_EXERCISE PROMPT_.
Extract every line of the material that holds the string "metres".

_MATERIAL SUPPLIED_.
## begin

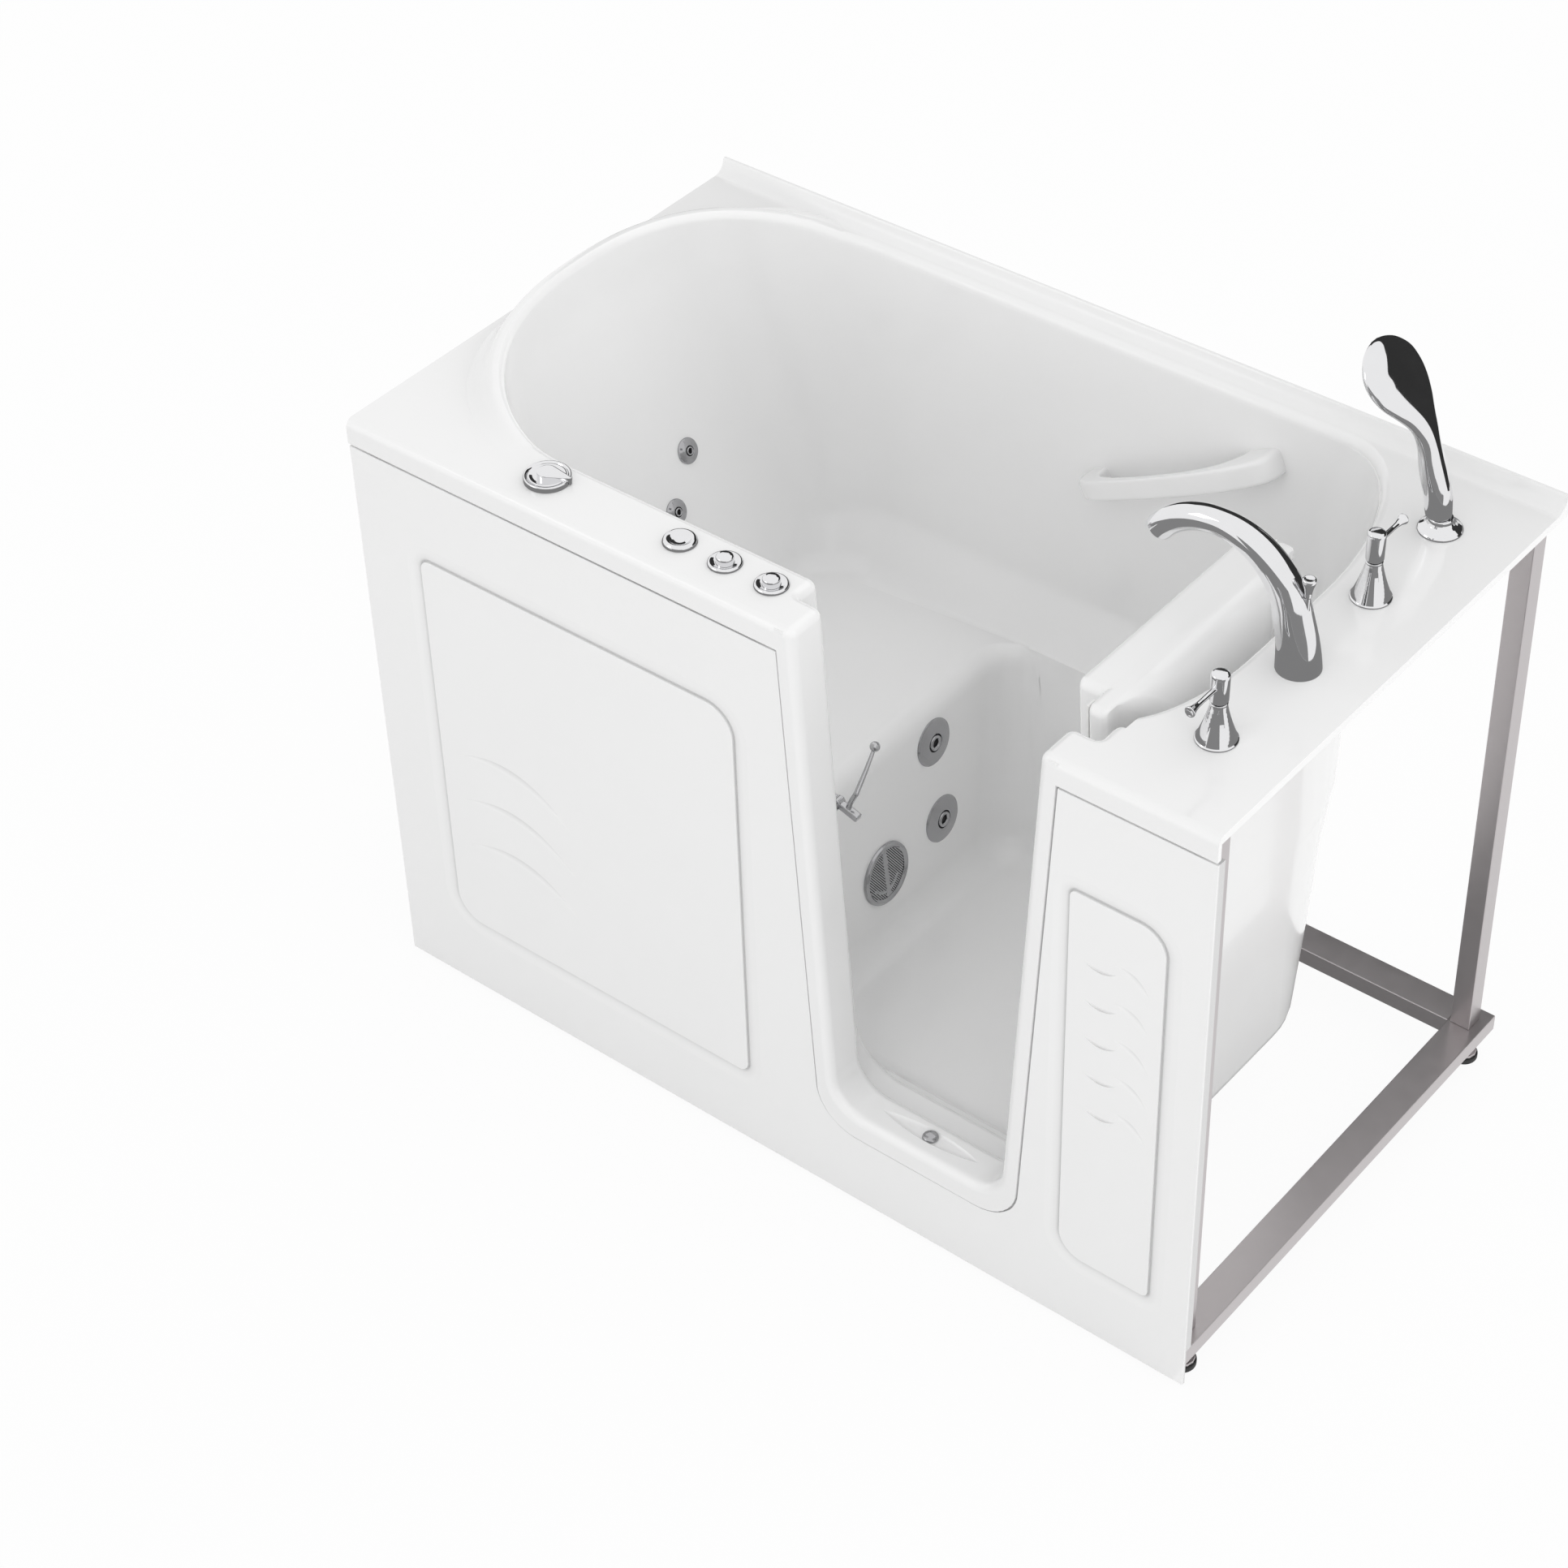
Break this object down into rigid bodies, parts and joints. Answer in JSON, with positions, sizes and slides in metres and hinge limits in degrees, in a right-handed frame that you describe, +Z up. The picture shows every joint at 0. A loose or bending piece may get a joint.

## end
## begin

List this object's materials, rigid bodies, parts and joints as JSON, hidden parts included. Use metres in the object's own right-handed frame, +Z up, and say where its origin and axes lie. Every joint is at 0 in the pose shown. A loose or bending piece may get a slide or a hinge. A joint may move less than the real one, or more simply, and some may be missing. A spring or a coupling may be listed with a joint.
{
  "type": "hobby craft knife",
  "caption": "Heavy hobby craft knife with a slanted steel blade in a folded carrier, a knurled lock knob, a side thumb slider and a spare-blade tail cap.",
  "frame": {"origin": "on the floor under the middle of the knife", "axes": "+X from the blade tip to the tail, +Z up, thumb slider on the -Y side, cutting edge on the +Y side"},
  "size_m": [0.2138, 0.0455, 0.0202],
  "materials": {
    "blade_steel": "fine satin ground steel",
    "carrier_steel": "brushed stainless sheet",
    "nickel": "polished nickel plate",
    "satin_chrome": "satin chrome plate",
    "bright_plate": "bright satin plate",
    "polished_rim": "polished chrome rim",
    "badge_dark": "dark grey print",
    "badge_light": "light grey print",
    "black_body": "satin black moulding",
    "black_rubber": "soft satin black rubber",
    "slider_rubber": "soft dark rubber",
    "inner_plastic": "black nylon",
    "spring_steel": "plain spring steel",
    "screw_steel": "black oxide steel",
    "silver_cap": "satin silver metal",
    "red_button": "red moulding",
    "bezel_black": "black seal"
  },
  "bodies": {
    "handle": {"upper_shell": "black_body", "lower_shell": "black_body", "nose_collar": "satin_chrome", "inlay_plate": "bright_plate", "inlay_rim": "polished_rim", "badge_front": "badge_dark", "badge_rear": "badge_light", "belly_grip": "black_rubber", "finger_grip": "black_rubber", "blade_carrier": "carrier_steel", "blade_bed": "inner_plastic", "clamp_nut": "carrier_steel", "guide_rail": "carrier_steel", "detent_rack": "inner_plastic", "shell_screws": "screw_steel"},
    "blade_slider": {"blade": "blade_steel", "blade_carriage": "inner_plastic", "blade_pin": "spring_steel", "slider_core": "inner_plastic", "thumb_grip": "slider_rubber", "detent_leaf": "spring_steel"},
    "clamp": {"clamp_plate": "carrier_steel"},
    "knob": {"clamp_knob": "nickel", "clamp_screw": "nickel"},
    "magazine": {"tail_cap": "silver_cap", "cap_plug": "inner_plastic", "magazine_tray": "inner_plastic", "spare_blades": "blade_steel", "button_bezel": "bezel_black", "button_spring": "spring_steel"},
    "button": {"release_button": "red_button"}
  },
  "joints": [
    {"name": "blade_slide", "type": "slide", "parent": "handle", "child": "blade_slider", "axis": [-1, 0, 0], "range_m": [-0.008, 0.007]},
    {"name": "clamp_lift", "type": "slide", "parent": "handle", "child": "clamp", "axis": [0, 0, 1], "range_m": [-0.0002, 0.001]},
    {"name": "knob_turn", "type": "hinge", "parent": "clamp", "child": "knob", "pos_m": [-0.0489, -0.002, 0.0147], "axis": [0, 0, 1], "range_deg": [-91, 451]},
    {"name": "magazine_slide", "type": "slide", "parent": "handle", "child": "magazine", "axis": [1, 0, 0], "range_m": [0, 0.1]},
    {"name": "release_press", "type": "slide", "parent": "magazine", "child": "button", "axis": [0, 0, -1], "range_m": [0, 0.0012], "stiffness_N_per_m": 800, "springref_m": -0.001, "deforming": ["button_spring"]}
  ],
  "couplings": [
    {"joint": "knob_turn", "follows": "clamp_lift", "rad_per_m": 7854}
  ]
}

## end

_ANSWER TO THE TASK_.
Break this object down into rigid bodies, parts and joints. Answer in JSON, with positions, sizes and slides in metres and hinge limits in degrees, in a right-handed frame that you describe, +Z up. The picture shows every joint at 0. A loose or bending piece may get a joint.
List this object's materials, rigid bodies, parts and joints as JSON, hidden parts included. Use metres in the object's own right-handed frame, +Z up, and say where its origin and axes lie. Every joint is at 0 in the pose shown. A loose or bending piece may get a slide or a hinge. A joint may move less than the real one, or more simply, and some may be missing. A spring or a coupling may be listed with a joint.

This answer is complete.